Para vivir debemos convivir y convivir implica vivir con quienes tienen deseos, opiniones, valores, y creencias diferentes. En democracia, la política organiza la convivencia de esa pluralidad a través de filiaciones partidarias diversas que concitan las identificaciones de los ciudadanos. Todas las identificaciones nos caracterizan y nos diferencian de otros. La identidad personal, la identidad de género, la nacional, la religiosa, etcétera, nos dan seguridad y lugar en el mundo, a costa de diferenciarnos. Según la nacionalidad, somos argentinos no chilenos ni brasileños, según la religión podemos ser judíos y no católicos. Cara y anverso del mismo proceso, ser uno y no ser el otro es una dimensión indivisa de nuestras identificaciones.

El acento puesto en la dimensión negativa, aquella que nos diferencia, en las identificaciones políticas actuales, requiere extremar nuestra atención sobre el modo en el que podemos viabilizar de mejor manera la confrontación permanente.

Cuando intensificamos el sentido negativo de nuestras identificaciones políticas invalidando lo que “no somos”, lesionamos el principio democrático que demanda la aceptación de la representación de las diferencias político partidarias en la discusión pública de los intereses de todos. Vale repetir que esa representación debe darse con la presencia activa de los diferentes partidos y sectores de interés y opinión en los debates públicos y en la conformación, el respeto y el libre funcionamiento de los poderes del estado, siguiendo formas que sin buscar la eliminación de las diferencias permiten la convivencia.

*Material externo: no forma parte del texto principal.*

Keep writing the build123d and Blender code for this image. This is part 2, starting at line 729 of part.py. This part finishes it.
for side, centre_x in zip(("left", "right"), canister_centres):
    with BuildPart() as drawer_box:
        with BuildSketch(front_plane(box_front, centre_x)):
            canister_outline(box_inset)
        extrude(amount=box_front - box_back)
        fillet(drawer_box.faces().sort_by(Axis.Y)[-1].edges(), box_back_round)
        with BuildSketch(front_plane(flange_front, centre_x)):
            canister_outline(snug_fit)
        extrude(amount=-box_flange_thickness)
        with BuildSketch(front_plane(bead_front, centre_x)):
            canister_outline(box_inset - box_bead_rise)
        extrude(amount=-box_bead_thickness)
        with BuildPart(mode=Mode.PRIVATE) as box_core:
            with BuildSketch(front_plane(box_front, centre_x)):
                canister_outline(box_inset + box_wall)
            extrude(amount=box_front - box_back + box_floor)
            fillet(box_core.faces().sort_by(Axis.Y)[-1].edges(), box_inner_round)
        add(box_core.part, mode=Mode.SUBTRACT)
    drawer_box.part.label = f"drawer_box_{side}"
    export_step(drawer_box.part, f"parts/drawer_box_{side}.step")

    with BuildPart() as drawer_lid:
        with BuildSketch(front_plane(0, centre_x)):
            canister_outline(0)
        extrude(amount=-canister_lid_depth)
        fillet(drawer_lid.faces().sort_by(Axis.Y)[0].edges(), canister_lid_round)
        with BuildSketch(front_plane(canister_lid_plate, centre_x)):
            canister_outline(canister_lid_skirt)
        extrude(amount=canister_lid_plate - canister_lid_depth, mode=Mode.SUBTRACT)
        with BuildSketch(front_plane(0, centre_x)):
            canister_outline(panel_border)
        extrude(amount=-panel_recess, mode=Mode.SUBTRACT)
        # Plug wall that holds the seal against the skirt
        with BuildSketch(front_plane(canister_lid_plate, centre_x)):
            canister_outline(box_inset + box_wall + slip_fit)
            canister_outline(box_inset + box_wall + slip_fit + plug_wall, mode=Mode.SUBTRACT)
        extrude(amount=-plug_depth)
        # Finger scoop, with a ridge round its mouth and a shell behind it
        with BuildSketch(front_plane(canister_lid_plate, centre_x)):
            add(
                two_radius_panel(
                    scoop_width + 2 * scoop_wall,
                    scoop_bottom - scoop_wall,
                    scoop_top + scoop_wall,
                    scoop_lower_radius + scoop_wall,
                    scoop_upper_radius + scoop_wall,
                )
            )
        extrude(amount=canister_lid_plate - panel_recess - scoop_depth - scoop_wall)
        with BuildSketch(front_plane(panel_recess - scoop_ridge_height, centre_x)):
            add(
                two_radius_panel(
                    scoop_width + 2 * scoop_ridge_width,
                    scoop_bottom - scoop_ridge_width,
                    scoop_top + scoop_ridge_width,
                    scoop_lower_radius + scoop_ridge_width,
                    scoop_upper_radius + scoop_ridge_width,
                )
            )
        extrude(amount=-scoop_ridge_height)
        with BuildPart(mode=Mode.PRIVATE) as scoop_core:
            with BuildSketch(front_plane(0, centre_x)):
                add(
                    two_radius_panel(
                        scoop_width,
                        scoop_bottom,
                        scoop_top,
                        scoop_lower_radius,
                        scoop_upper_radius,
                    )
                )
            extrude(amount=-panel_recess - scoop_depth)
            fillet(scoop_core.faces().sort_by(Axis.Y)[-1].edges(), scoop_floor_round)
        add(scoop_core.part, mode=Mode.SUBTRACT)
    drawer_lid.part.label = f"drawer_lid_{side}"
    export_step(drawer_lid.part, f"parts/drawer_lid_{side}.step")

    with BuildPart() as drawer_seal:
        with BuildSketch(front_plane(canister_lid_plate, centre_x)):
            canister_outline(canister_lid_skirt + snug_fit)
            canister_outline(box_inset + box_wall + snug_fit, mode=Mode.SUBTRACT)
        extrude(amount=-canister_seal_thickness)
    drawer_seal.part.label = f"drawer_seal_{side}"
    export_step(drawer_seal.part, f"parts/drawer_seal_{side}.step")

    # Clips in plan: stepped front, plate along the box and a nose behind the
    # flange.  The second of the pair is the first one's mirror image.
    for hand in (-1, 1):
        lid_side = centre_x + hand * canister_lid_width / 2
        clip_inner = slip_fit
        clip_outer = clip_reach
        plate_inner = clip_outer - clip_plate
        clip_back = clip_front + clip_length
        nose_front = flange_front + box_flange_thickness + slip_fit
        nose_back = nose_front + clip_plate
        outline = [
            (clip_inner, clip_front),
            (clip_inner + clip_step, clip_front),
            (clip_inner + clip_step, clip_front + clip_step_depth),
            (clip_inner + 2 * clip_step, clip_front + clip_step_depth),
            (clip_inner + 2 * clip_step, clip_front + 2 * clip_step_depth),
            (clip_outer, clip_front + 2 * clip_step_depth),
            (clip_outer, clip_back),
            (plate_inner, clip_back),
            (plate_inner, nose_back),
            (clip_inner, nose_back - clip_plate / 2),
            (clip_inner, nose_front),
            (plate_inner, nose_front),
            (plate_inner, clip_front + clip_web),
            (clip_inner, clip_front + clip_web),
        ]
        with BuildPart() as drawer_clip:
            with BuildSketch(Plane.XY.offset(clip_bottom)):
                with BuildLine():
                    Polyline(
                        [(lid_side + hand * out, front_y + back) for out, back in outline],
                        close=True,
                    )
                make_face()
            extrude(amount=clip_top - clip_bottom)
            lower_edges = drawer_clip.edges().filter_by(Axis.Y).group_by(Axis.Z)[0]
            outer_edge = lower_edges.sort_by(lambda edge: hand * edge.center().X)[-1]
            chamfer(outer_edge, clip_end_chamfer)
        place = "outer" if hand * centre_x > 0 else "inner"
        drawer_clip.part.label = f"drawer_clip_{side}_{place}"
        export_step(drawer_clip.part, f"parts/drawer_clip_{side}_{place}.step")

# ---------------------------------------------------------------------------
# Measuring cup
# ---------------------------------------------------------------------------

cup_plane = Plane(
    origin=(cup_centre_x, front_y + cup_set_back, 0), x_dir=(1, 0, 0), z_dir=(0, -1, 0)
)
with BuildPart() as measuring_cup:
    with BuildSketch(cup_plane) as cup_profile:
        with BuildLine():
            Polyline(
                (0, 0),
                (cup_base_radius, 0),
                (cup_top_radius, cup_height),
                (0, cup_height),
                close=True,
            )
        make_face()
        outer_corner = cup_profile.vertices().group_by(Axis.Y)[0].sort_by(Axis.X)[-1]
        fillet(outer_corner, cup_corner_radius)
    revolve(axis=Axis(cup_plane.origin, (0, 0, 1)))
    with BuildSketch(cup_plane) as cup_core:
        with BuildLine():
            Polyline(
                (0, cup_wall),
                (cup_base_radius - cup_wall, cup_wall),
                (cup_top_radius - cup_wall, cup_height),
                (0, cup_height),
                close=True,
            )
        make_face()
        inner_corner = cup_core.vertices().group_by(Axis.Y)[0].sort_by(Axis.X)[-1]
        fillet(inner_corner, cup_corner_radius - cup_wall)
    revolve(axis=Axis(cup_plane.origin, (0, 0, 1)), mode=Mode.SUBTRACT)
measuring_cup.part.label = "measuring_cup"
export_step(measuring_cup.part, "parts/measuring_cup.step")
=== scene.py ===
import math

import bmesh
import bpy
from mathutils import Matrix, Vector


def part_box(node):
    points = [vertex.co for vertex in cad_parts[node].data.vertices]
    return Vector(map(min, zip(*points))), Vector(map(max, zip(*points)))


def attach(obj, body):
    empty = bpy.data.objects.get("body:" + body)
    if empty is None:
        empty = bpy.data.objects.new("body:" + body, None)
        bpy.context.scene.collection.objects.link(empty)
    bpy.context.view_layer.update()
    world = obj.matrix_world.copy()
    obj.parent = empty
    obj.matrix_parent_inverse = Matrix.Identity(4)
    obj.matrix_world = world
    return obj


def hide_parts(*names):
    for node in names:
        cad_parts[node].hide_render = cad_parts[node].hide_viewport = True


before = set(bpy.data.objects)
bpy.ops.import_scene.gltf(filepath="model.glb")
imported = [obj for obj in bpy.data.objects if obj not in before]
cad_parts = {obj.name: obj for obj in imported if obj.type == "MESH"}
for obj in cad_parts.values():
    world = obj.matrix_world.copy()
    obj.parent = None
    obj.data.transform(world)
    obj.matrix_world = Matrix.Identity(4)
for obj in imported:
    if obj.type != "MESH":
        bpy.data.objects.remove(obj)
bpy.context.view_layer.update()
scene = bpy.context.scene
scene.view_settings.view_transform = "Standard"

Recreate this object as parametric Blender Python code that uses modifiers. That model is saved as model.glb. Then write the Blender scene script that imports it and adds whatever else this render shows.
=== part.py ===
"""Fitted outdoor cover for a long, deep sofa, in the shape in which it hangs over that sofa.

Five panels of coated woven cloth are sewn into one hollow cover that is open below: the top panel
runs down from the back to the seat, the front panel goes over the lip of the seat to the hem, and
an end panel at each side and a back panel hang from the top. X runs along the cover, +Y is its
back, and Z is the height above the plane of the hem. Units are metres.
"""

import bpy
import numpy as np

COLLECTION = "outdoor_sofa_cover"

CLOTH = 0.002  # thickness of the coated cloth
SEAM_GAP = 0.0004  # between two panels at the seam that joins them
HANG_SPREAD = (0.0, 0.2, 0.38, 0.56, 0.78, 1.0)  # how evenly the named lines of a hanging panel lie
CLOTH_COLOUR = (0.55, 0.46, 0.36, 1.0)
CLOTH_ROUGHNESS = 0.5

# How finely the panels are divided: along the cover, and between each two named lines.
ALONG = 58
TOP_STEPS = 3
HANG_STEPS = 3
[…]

En nuestros países latinoamericanos, durante varios años, despreciamos la democracia como sistema de gobierno. La acusación común al sistema democrático era su “mero formalismo”; los contenidos de “orden conservador” o de “transformación revolucionaria” eran prioritarios a esa forma de organización política, a veces muy deliberativa, que presenta el funcionamiento de las instituciones democráticas. Pero “llegó la noche” y comprendimos que las formas no eran “meras” formas sino que allí residía el gran valor de la democracia. Aprendimos que sin democracia la forma es cruel. Son las formas de la democracia las que tornan posible y legítima la acción, sin negar las diferencias políticas irreductibles. Sin el respeto a esas formas, se tiende al totalitarismo.

Dicho sea al pasar, aún en democracia, el periodismo conoce bien esa aspiración permanente a la ocupación total del sentido de la conversación en el espacio público. Las persecuciones y escraches a periodistas, el espionaje de sus actividades y los aprietes en general de los que pueden dar cuenta numerosos periodistas, son parte de ese juego de amagues totalitarios. Como contracara, la extrema susceptibilidad de algunos periodistas a la crítica de sus críticos también indica escasa aceptación al desacuerdo. Además, las redes virtuales prestan un escenario en el que se exhibe con transparencia el tufo autoritario que, también, anima a un gran número de ciudadanos.

Nuestra nacionalidad, como otras, tiene una historia de ambiciones totalitarias. No se construyó con las diferencias culturales existentes ni aceptó con facilidad que los inmigrantes practicaran espontáneamente sus tradiciones. Compartimos esa historia; otro aspecto constituyente de las identidades. El blanqueamiento o el mestizaje acelerado, muchas veces a la fuerza, cuando la religión y la educación no alcanzaron, fue una de las estrategias de aculturación de la pluralidad y de consolidación de una Argentina imaginada culturalmente homogénea y naturalizada como un logro. Cabe preguntarnos si la fuerza de esas formas de negación de las diferencias culturales se diseminó en la cultura política local produciendo identificaciones partidarias que niegan el pluralismo, al estar embebidas de aquel deseo original que en política implica la pasión por un acuerdo total imposible.

No obstante, la grieta político partidaria deja al descubierto una debilidad constitutiva de las identificaciones negativas: nadie es solamente contra el otro y sin el otro. Aquello que nos diferencia es parte de lo que somos; necesitamos la diversidad. Cuando nos absolutizamos –“tomamos todo”- saturamos la paleta de colores y nuestra tonalidad comienza a esfumarse, a centrifugarse, arremolina hacia adentro. La diversidad negada hacia el exterior busca el interior; entonces, ya no somos uno sino varios u “otra cosa”.

Si aceptamos las formas de la democracia para encauzar nuestros antagonismos, la política es la única herramienta que tenemos para hacer posible una convivencia sin exclusiones que nos permita imaginar y actuar en nombre de futuros posibles.